As most of you know, when we first signed up for the Peace Corps, we were supposed to go to Africa. We spent months reading African history books, practicing sweating all the time while secretly hoping for a mountain placement in Lesotho, and mentally preparing ourselves to have parasites and intestinal bugs all the time. Then the infamous medical clearance process hiccuped, our departure date was bumped, and we were told we'd have to wait almost another full year before we left. We asked for other options. And now we're in Costa Rica.
The mental shift has been rough: when one has prepared to go to Malawi for a year, waking up to one's host brother playing Grand Theft Auto in the next room is a bit odd. Costa Rica is commonly referred to as "Posh Corps" or "Beach Corps" by other Peace Corps volunteers, with the insinuation (or outright assertion) that we have it so much easier than everyone else. In terms of standard of living, this is absolutely true: I wake up every morning in an actual bed, in a house with running water and flush toliets and a coffee maker and a phone and (sometimes) internet. I even had hot showers for a couple weeks, until it broke and I discovered that the little electric warmer things they stick on the spigot can shock you while showering.
The way I justify our presence here, or at least make myself feel better, is by arguing that the flip side of Costa Rica's high level of development is that expectations are that much higher. People are higher up Maslow's hierarchy of needs: I can't impress a community by building an outhouse or handing out malaria medications. I have to do the same level of work I did in the States - working through government bureaucracies, finding funding sources, organizing and exciting people who have full-time jobs to do one more thing for the good of their community, but without resources and in another language. Try convincing a room of professionals you're competent enough to lead a workshop on volunteerism without having full mastery of the past tense - it's certainly not living in a hut in sub-Saharan Africa, but it's really, really hard.

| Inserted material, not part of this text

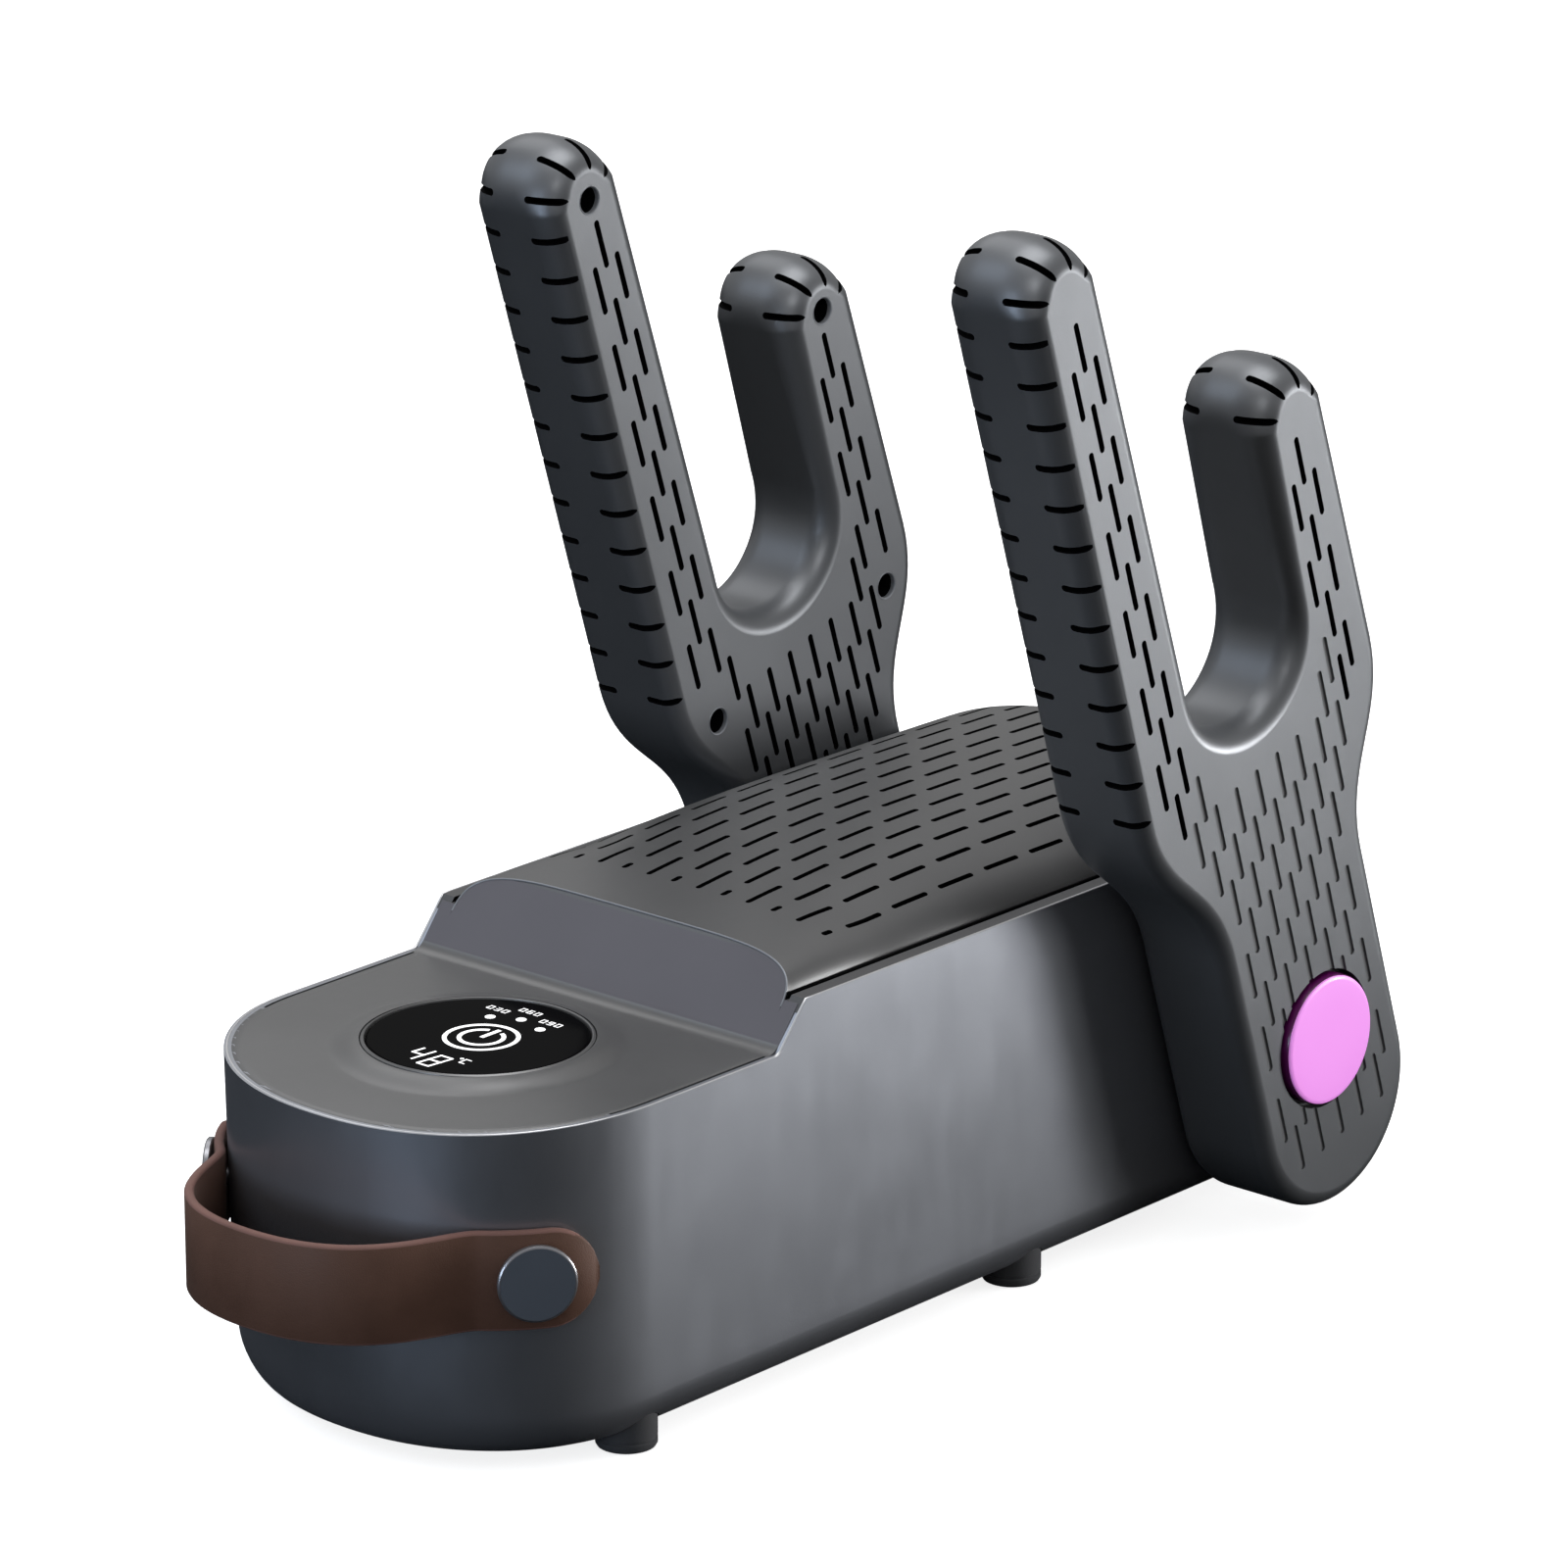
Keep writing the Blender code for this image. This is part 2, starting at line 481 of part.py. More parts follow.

Lena's job, for instance, is absolutely insane. She's inheriting a site from another volunteer in a town 3.5 km from where we'll be living. It's a town of about 400 people, wrapped up at the foot of a mountain by the new southern coast highway, where people make their living either by working in the insane tourist resorts of Manual Antonio, raising cattle, or working in the gigantic plantations of African Palm that cover mile after mile of the landscape. It's all of two dirt, hole-addled streets, a bar, and a pulperia (think convenience store/grocery store/Super Walmart in a closet), plopped on a flood plain next to a river. Five years ago, the town was devastated by a huge flood - you can still see the marks 6 feet up on trees. The National Emergency Commission of Costa Rica declared that the entire pueblo had to be moved to avoid future danger. In sum: Lena's job is to help move an entire town of 400 people. Well, that's one of her jobs. She has a whole list.

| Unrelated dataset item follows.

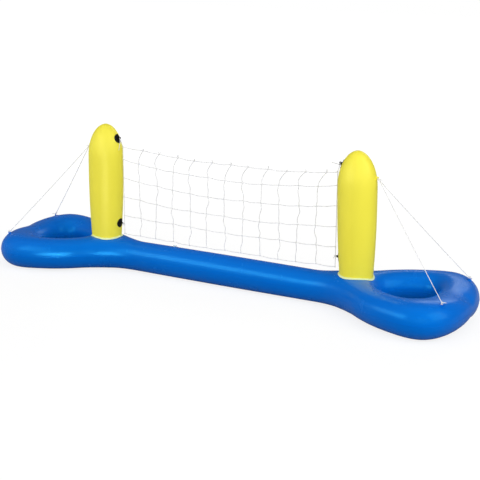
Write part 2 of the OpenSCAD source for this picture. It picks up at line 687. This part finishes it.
module valve_plug() color(CLEAR) {
    strap_width = ear_gap - 2 * fit_gap;
    translate([0, 0, cap_z]) cylinder(r = cap_r, h = cap_thickness);
    translate([0, 0, cap_z - cone_depth]) cylinder(r1 = cone_tip_r, r2 = cone_top_r, h = cone_depth);
    translate([0, -pull_tab_width / 2, cap_z])
        cube([cap_r + pull_tab_reach, pull_tab_width, strap_thickness]);
    difference() {
        union() {
            translate([pin_x, 0, pin_z]) rotate([90, 0, 0])
                cylinder(r = barrel_r, h = strap_width, center = true);
            translate([pin_x, -strap_width / 2, cap_z]) cube([-pin_x, strap_width, strap_thickness]);
        }
        translate([pin_x, 0, pin_z]) rotate([90, 0, 0])
            cylinder(r = pin_r + pin_clearance, h = 2 * strap_width, center = true);
    }
}

base_valve_y = tube_width / 2 * sin(base_valve_lean);
module on_base_valve()
    translate([-base_valve_x, base_valve_y, skin_z(base_valve_x, base_valve_y) + seat_gap])
        rotate([-base_valve_lean, 0, 0]) children();
module base_valve_body() on_base_valve() valve_body(tube_width / 2 + 14);
module base_valve_stem() on_base_valve() valve_stem();
module base_valve_plug() on_base_valve() valve_plug();

// The post valves sit low on the backs of the outer sheets
post_valve_angle = 54;
post_valve_normal = post_normal(post_valve_z, post_valve_angle, 1);
post_valve_spot = post_point(post_valve_z, post_valve_angle, 1) + seat_gap * post_valve_normal;
module on_post_valve() aim(post_valve_spot, post_valve_normal) children();
module right_post_valve_body() on_post_valve() valve_body(post_radius(post_valve_z, 0) + 1);
module right_post_valve_stem() on_post_valve() valve_stem();
module right_post_valve_plug() on_post_valve() valve_plug();
module left_post_valve_body() on_left() right_post_valve_body();
module left_post_valve_stem() on_left() right_post_valve_stem();
module left_post_valve_plug() on_left() right_post_valve_plug();

base_upper_sheet();
base_lower_sheet();
left_post_inner_sheet();
left_post_outer_sheet();
right_post_inner_sheet();
right_post_outer_sheet();
left_post_foot_ring();
right_post_foot_ring();
left_upper_net_anchor();
left_lower_net_anchor();
right_upper_net_anchor();
right_lower_net_anchor();
left_guy_tab();
right_guy_tab();
left_front_guy_eyelet();
left_back_guy_eyelet();
right_front_guy_eyelet();
right_back_guy_eyelet();
left_front_guy_cord();
left_back_guy_cord();
right_front_guy_cord();
right_back_guy_cord();
left_post_guy_knot();
right_post_guy_knot();
left_front_foot_knot();
left_back_foot_knot();
right_front_foot_knot();
right_back_foot_knot();
net();
left_upper_net_tie();
left_lower_net_tie();
right_upper_net_tie();
right_lower_net_tie();
base_valve_body();
base_valve_stem();
base_valve_plug();
left_post_valve_body();
left_post_valve_stem();
left_post_valve_plug();
right_post_valve_body();
right_post_valve_stem();
right_post_valve_plug();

My community, on the other hand, is a community of about 700, butted up on a beautiful, unspoiled, and quiet beach. There's a sizable community of foreigners who have bought up businesses and land, and, along with the opening of the new highway, a new stream of tourists. In turn, the tourists have brought things like crack cocaine and the commercial sex trade. I met a 20-year-old crack addict who has been stabbed 5 times. On the other hand, I also got to walk a 25-km stretch of beach entirely by myself and watch fireflies weaving over a soccer field. They have a high school with a cattle program where kids learn how to make cheese and yogurt, a private forest reserve with a troop of monkeys, and the school has just started an experimental emu breeding program.
My job is to do something with the kids. I currently have no idea what I'm doing here, but I'm sure it will all become clear eventually.
We move to our site this Sunday, after swearing-in to become official Peace Corps volunteers on Friday.
Based on my PC experience, it will never become clear - you'll just start doing something eventually and it will be okay. :) I'll be thinking happy, Constitution-upholding thoughts for you on Friday!